At one point, after I wrote a first draft of maybe 7,000 words that I could not seem to chop down any further. I called my editor, a terrific, veteran wordsmith, and told her about my struggles.
She told me I could turn the story in at 6,000 words. I did. She didn’t like it, and neither did I.
“This happens to everyone who writes for us,” she said. “Synthesizing all of this science, making the reader feel like they are peering over a great scientist’s shoulder as he works, this isn’t easy.”
She made a single, sound structural suggestion—namely, that I needed to stick to a strict, chronological sequencing of events–and sent me on my way. I probably hung up feeling worse than I ever had in my career. I had tried to get the story to her ahead of the birth of my twins, knowing that my life was about to be reconstructed in ways I couldn’t fully predict. My experience told me that when an editor offers such a brief critique, with an admonition that is purely about the structure of the story, I essentially had to start over. My first draft wasn’t even close.
Some time shortly after that, the boys were born, and I could barely function. They ate every 2:30 to 3 hours, all day and all night. They required supplemental bottle feedings. For the first four to five months of their lives, I got just three intervals of sleep each night, ranging from 45 minutes to 1 hour in length. Otherwise, I tended to my wife, washed bottles, prepared food, and tried, for eight hours a day, to act like I was still holding my work life together. At least three times I walked to my office, at 18th and Market Street in Philadelphia, closed the door, and cried.
I feared for my own survival, as well as that of my new twin sons. That might sound melodramatic. But sleep deprivation has a way of heightening emotions associated with anxiety, anger and fear. The Discover story manuscript sat, unopened, on my computer hard drive, for more than six months. Money was tight with these expensive little babies in the mix. We could of used an influx of cash. But I lacked the time, energy or emotional clarity to even get started.
As I remember it, it was winter, 2013, before our lives settled down enough that I could carve out a stretch of three workdays—a weekend with a Monday holiday—to try my hand at recasting that story. I left the boys with my wife, Lisa, and relatives, and set out to find some public space in which to write.

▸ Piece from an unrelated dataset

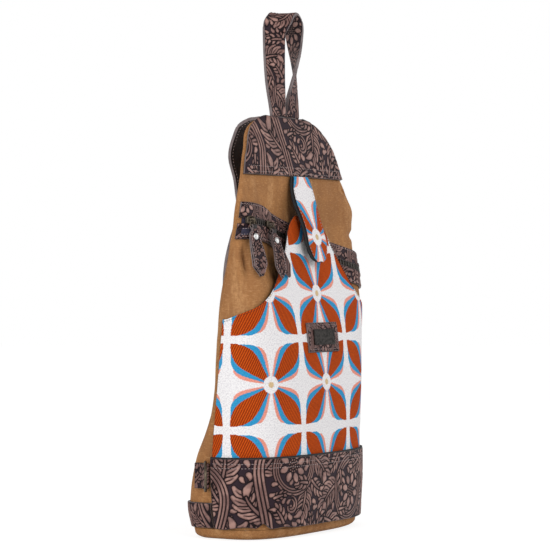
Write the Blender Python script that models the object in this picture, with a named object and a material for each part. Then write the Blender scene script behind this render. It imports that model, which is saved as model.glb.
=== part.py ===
"""Tall sling backpack of waxed canvas, tooled leather and jacquard cloth.

Metres, +Z up. The bag stands on its base with the origin at the middle of the base.
Its front faces -Y, and +X is to the right of someone who looks at the front.
"""

import math

import bmesh
import bpy
from mathutils import Matrix, Vector

# Clearances and sheet thicknesses
TOUCH = 0.0004            # gap between small pieces that are sewn or set together
SOFT_GAP = 0.0007         # gap under the wide cloths that wrap round the front
CANVAS = 0.0014
LEATHER = 0.0018
STRAP_LEATHER = 0.0030

# Heights on the bag
BAND_FOOT = 0.0100
BAND_TOP = 0.0760
CORNER_TOP = 0.0340
CORNER_SHARES = (0.015, 0.36)   # of the back half that each corner piece covers
SEAM_EDGE = 0.0010        # from a panel's edge to the seam beside it
YOKE_SEAM_GAP = 0.0030
POCKET_SEAM_GAP = 0.0015
POCKET_SIDE_TOP = 0.2050
POCKET_PEAK = 0.3020
YOKE_SEAM = 0.3400
BODY_TOP = 0.3970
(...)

I had decided, at this point, to treat this second draft like a first attempt. Without regard for length, or even quality, I was simply going to sit down and write the story in chronological order.
I also decided to work in a rather famous little Philadelphia dive bar, McGlinchey’s, thinking the smoky, active atmosphere—not to mention a couple of beers—might loosen me up. For three days, I worked there from a ratty booth, putting in shifts of five or six hours, writing through Schwartz’s career as fast as I could. I ignored the word count, writing in a text format that didn’t display one. When I finished, I knew there would be a lot of work to do, refining or rewriting every sentence. Yet I had a feeling of completeness I only get when I connected with the material.

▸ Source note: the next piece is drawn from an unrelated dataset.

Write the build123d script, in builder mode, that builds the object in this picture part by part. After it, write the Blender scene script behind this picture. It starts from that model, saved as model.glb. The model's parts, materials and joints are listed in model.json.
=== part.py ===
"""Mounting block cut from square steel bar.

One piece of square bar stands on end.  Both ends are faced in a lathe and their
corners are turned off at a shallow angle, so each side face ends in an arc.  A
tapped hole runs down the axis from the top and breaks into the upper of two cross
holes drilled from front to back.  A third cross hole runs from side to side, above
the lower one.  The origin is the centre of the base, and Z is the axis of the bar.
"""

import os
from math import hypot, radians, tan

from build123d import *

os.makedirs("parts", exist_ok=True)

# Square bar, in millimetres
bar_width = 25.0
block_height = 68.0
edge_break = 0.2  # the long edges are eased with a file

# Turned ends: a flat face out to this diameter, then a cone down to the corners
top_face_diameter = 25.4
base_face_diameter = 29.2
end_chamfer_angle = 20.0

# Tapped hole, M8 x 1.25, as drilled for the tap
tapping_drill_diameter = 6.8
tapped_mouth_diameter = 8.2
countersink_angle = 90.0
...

I came home, reported success and told my wife I would need the following weekend to carry out a rewrite.
That time, for two days, I worked longer hours, and from home. I sat upstairs in my bedroom office, wearing headphones that played classical music and tried to get each scene, each sentence, right. As I neared the end, after maybe 16 hours of effort, I felt very good about what I’d achieved—good enough, even, that I packed up my laptop and headed back to McGlinchey’s. My thought was that I would finish the piece and email it from the bar where I found the stroke this piece required—and where I’d realized that life, after twins, could still include time for the work I’ve always enjoyed.
I ordered a beer, re-read the story from first word to last and made very few changes. The deadline I’d originally been given was long past, the assignment more than a year old, but it was finished. I had, by this time, still not looked at the word count. I figured it was around 7,000 words.

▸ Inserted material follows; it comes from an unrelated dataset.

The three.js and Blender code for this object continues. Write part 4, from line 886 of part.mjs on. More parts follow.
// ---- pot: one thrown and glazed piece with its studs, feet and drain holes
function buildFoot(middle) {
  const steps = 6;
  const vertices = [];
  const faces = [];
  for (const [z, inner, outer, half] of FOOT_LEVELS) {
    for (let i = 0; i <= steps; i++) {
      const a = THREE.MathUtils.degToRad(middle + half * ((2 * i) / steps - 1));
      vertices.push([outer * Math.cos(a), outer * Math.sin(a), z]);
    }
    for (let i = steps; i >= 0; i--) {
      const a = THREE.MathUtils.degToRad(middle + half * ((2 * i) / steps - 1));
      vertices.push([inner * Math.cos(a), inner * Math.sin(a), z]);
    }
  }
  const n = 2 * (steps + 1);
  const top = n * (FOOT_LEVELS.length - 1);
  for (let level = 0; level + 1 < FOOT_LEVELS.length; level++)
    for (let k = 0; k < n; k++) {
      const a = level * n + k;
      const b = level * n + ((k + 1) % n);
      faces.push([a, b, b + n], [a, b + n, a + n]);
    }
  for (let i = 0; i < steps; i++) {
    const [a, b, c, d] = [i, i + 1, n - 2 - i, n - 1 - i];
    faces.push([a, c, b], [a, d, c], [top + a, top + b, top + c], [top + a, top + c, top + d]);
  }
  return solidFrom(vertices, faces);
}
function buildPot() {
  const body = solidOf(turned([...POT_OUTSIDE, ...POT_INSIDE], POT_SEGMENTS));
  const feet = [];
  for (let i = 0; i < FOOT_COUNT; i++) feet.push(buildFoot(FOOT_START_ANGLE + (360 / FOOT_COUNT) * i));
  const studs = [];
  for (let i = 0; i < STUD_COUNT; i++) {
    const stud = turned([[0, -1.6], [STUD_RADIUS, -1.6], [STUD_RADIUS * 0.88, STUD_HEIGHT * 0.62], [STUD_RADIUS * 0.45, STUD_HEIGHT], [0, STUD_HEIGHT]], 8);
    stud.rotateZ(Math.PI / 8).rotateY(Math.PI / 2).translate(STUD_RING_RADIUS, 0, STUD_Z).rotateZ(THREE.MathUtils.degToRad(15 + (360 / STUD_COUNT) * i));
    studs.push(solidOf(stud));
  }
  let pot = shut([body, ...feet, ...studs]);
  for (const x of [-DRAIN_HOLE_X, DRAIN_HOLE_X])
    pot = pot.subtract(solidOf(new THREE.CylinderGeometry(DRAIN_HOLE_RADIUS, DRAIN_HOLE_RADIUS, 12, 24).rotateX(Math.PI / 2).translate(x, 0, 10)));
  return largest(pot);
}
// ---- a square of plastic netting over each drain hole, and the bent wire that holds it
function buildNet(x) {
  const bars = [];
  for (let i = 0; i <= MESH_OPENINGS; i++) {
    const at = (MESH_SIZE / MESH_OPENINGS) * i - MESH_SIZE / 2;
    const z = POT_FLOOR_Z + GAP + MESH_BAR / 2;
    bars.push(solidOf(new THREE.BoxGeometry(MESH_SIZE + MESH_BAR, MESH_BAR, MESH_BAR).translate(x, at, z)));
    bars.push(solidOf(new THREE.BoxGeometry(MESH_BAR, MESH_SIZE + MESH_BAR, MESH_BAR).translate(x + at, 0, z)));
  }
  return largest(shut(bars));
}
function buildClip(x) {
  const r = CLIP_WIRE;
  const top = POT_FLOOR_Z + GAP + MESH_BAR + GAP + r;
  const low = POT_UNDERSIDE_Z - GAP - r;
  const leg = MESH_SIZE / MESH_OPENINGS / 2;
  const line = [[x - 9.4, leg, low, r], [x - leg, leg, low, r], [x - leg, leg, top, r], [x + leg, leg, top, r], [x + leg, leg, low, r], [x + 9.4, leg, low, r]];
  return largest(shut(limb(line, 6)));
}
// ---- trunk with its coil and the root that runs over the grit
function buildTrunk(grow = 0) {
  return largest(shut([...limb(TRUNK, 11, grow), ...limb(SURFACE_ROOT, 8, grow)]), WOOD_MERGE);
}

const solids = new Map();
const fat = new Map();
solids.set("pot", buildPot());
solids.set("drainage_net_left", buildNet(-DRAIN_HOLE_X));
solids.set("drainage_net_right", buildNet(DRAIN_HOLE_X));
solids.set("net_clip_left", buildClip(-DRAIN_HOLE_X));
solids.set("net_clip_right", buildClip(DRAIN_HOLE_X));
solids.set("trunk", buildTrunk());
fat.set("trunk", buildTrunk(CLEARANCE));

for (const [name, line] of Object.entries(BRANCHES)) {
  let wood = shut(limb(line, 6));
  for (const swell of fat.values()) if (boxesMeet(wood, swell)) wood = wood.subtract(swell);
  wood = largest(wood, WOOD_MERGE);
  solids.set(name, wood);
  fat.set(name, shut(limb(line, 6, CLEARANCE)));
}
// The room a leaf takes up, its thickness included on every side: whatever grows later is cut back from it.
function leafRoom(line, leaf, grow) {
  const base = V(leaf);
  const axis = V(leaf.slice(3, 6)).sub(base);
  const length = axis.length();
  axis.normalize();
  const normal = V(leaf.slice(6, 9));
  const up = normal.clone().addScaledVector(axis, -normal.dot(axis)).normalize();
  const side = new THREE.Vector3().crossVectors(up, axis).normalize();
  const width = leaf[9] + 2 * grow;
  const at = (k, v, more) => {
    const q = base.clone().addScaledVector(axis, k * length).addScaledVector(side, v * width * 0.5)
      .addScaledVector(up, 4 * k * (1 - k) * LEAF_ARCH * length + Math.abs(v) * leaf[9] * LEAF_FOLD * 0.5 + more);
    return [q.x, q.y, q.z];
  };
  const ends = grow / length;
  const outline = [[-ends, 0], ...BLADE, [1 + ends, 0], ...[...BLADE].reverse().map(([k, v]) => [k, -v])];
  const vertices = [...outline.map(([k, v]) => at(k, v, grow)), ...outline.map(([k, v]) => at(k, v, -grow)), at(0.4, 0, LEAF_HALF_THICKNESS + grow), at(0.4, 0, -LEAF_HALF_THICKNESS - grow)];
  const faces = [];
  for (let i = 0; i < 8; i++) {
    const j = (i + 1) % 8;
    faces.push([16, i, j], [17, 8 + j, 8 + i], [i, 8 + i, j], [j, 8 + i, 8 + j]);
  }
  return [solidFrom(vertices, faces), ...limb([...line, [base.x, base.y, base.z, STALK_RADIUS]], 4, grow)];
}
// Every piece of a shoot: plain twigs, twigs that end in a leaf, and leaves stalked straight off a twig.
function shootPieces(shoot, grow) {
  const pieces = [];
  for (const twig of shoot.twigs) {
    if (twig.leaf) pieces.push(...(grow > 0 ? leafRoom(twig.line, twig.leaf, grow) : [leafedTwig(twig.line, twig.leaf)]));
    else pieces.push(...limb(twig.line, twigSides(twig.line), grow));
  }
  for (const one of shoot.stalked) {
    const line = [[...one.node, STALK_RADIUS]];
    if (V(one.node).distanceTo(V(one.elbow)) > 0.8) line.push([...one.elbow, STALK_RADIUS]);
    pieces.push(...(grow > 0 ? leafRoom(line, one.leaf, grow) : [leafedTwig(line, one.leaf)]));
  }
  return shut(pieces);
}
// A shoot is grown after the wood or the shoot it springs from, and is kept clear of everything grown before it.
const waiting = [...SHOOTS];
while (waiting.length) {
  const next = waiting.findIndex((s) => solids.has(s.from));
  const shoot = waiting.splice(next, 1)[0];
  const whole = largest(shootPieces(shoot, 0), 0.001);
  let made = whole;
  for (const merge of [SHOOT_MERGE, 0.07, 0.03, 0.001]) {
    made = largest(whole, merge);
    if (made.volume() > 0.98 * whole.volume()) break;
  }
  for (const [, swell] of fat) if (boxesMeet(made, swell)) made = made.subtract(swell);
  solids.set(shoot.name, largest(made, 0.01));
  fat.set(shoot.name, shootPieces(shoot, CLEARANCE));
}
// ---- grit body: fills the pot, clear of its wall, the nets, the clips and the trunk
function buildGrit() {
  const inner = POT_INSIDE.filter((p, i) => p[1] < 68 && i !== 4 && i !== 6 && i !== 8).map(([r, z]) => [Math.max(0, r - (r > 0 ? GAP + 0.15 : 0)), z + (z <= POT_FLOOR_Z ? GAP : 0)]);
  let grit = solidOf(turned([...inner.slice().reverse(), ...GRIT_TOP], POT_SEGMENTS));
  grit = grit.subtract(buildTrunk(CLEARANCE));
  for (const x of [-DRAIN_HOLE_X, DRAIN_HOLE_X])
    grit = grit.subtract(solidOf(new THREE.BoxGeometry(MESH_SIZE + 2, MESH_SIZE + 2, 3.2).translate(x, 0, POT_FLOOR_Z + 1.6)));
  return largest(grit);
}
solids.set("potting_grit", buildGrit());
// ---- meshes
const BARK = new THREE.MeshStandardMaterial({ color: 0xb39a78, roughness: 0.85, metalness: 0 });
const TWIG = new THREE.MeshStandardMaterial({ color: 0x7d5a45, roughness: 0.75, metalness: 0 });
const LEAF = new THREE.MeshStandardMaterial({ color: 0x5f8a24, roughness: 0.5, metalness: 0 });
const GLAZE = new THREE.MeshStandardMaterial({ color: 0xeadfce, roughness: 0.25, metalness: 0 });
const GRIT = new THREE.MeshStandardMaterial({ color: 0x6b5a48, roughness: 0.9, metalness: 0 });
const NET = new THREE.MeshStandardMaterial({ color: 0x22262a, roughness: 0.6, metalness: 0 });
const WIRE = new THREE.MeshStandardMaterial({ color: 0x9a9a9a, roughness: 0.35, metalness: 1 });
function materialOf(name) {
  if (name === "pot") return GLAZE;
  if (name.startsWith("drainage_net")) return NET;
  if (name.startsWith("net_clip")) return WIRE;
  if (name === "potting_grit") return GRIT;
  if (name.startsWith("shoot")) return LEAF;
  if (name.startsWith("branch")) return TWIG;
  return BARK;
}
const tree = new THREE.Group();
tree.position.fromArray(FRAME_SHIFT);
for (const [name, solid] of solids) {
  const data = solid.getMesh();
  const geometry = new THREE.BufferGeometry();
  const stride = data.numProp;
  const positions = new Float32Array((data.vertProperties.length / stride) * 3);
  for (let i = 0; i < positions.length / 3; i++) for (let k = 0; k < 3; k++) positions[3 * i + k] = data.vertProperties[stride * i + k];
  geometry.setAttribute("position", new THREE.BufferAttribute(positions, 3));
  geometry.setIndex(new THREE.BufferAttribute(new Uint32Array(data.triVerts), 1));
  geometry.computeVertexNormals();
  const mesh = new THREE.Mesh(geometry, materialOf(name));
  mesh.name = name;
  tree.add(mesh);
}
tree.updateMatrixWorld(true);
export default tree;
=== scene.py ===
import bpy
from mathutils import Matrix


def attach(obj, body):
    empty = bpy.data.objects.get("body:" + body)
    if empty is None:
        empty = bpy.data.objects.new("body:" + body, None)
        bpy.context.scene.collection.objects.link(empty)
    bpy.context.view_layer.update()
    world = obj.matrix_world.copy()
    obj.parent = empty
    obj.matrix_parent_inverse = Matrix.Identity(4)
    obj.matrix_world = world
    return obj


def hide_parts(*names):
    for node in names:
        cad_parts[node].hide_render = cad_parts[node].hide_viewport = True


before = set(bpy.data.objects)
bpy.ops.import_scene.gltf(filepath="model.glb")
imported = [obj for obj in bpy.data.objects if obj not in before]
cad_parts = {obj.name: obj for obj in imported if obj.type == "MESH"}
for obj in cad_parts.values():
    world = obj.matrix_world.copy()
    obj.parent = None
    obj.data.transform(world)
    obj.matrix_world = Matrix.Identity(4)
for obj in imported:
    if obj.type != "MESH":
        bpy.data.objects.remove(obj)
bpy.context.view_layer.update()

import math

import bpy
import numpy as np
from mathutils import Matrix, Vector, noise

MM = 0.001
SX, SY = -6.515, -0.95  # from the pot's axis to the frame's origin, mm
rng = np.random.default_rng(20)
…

Feeling good, maybe a little buzzed by then with a second beer in me, I went ahead and looked. Clicking on the toolbar, I selected “word count.”
A second later my buzz was gone: The computer spat the total out at me: 14,721 words.
I gasped. I felt sick. And then, well, I laughed. I scrolled through the piece, back and forth, multiple times, for any whole scenes that might be unnecessary. Then I thought about how hard the last year had been. I thought about how desperately I longed to be finished with this piece. And I hatched what—looking back—was a rather naïve if not stupid and disrespectful plan.
“Ah, screw it,” I thought.
I figured I’d send the story in, at its current length, and if they didn’t like it—well, I would just release it myself, through Amazon or some website, in e-single form. The length was just write for a growing pile of stories published at Byliner, the Atavist and Longform. I opened an email, put in the address of my editor, Pam Weintraub, and started to write a note apologizing for its length. Then I stopped.
“Screw it,” I thought again, and this time I even said it out loud. Then I attached the file and hit “send.”
I thought my relationship with Discover might very well be over. A few days later, when my phone rang and Pam came up on my caller ID, I figured this was it, her very well-deserved chance to tear me apart for my lack of professionalism. I had, at this point, broken every rule I could think of, turning in a story more than a year past its original deadline, at 270-percent of its contracted length. “As you can imagine,” she began, “when I opened the file the first thing I did was look at the word count. And when I saw what it was, I was in shock. But I read the lede, and I just kept reading, and I loved it.”
Discover subsequently published the piece as an e-single, and our relationship continues. I recently turned in another piece, which they project for an April 2015 pub date. I feel grateful, however, that Pam even read the lede. A lot of editors would have just closed the file and written me off. In purely professional terms, they would have been justified. But this story was meant to be—and meant, I believe, to be long.